5. Smudge the edges of the liner. I use one of those sponge tip brushes, but you can also use a short, stiff blending brush or your fingers (super hard, but I've seen one girl manage this). 

6. Pat on a dark brow eyeshadow (black if you want more drama) over the smudged liner. 

7. Blend out the edges. I do this by softening the hard edges with a short, stiff blending brush, and the going over the blurred line with a dense, tapered blending brush dipped in the same colour. 

8. Using a fluffy blending brush, lightly wash an orange/light brown/rust/brick red eyeshadow above the blended dark brown shade. I personally like applying it in such a way that half of the brush is on the dark brown, and the other half is on the blank space. How high you go with this can alter your eye shape so much, so feel free to experiment with various placements to find what works for you. I find that for me, placing it higher in the center gives me a more wide-eyed look, and placing it higher on the outer corner like what Ike doing right now gives me a more cat-eye look. You may have to go back and forth between the brown and orange eyeshadow to get the blending right. The key to this look is smooth blending, so this will take some time.

 9. The look I'm imitating calls for a more defined wing, so sharpen your wing by sweeping upwards (still following the upwards line you created in step 2) with a q-tip dipped in eye make up remover.

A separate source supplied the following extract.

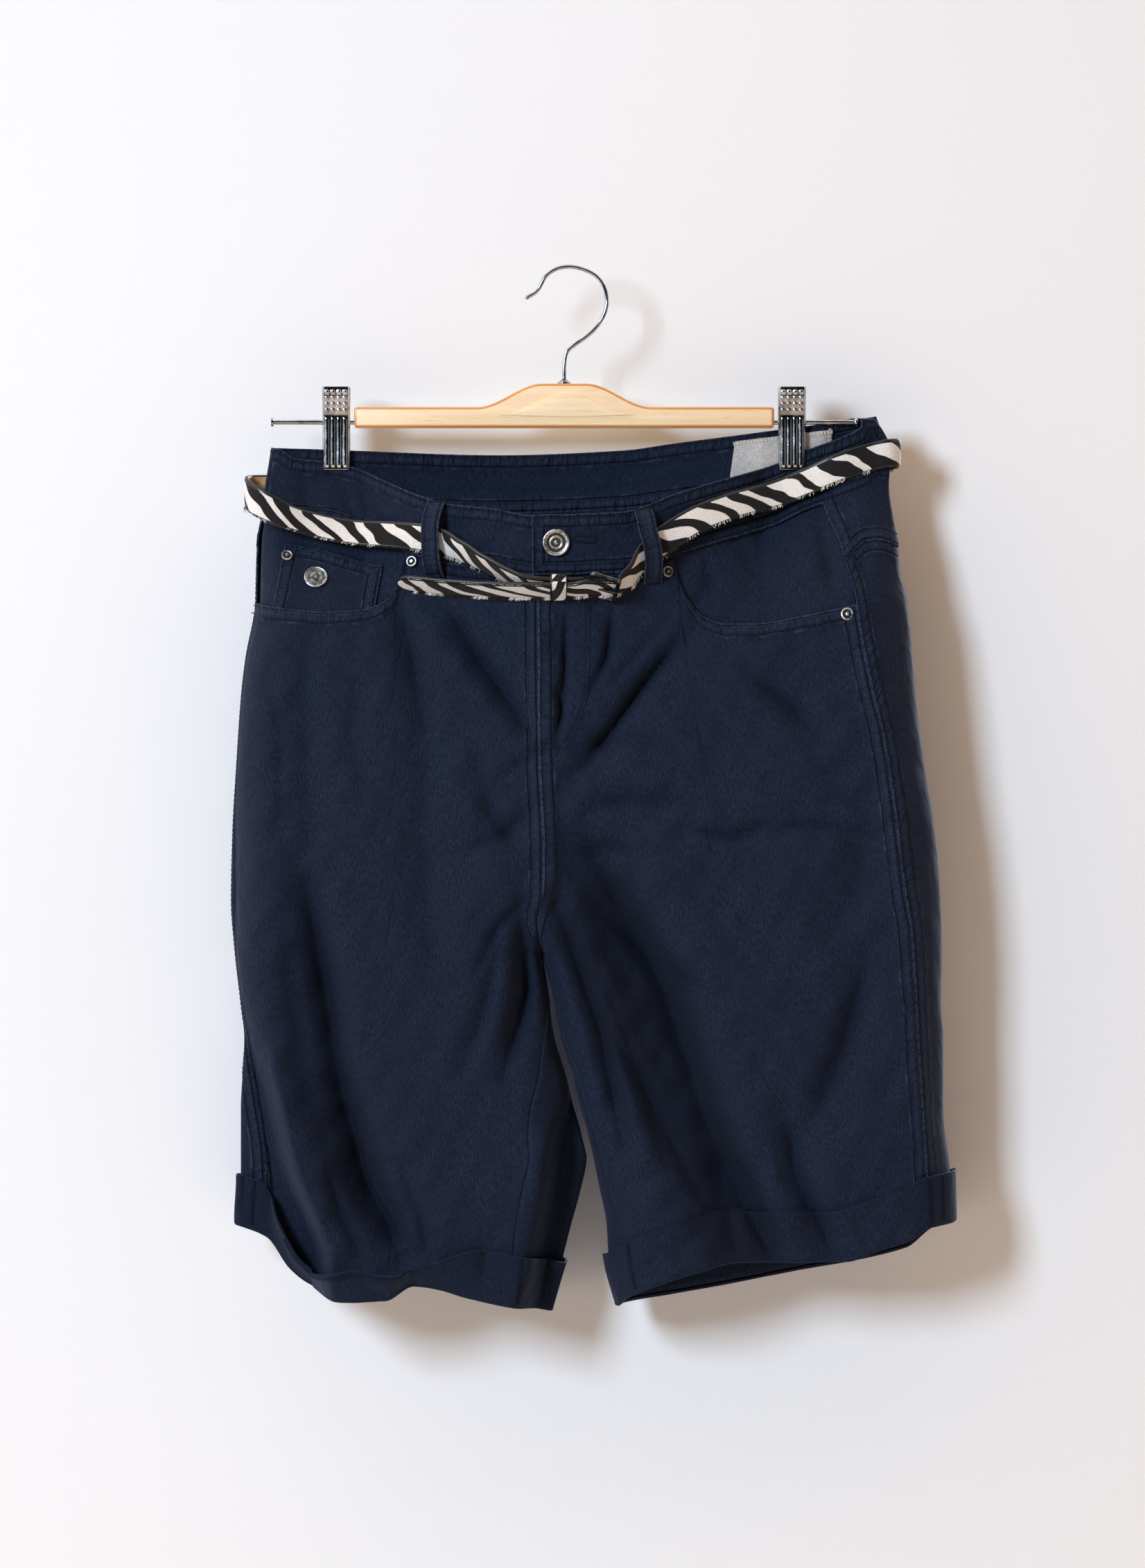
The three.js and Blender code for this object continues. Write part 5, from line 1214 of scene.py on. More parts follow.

You can also touch up on the liner (I did), but remember to stick to the tip of the wings only and re-blend as needed. This is also the part where I conceal my undereye. 

10. Using a pencil brush, go over the outer half of your lower lash line all the way to the tips of your wings with the orange eyeshadow. Keep your eyes open for this since you may have to do a wavy shape to make it look even around your eyes. And you're done!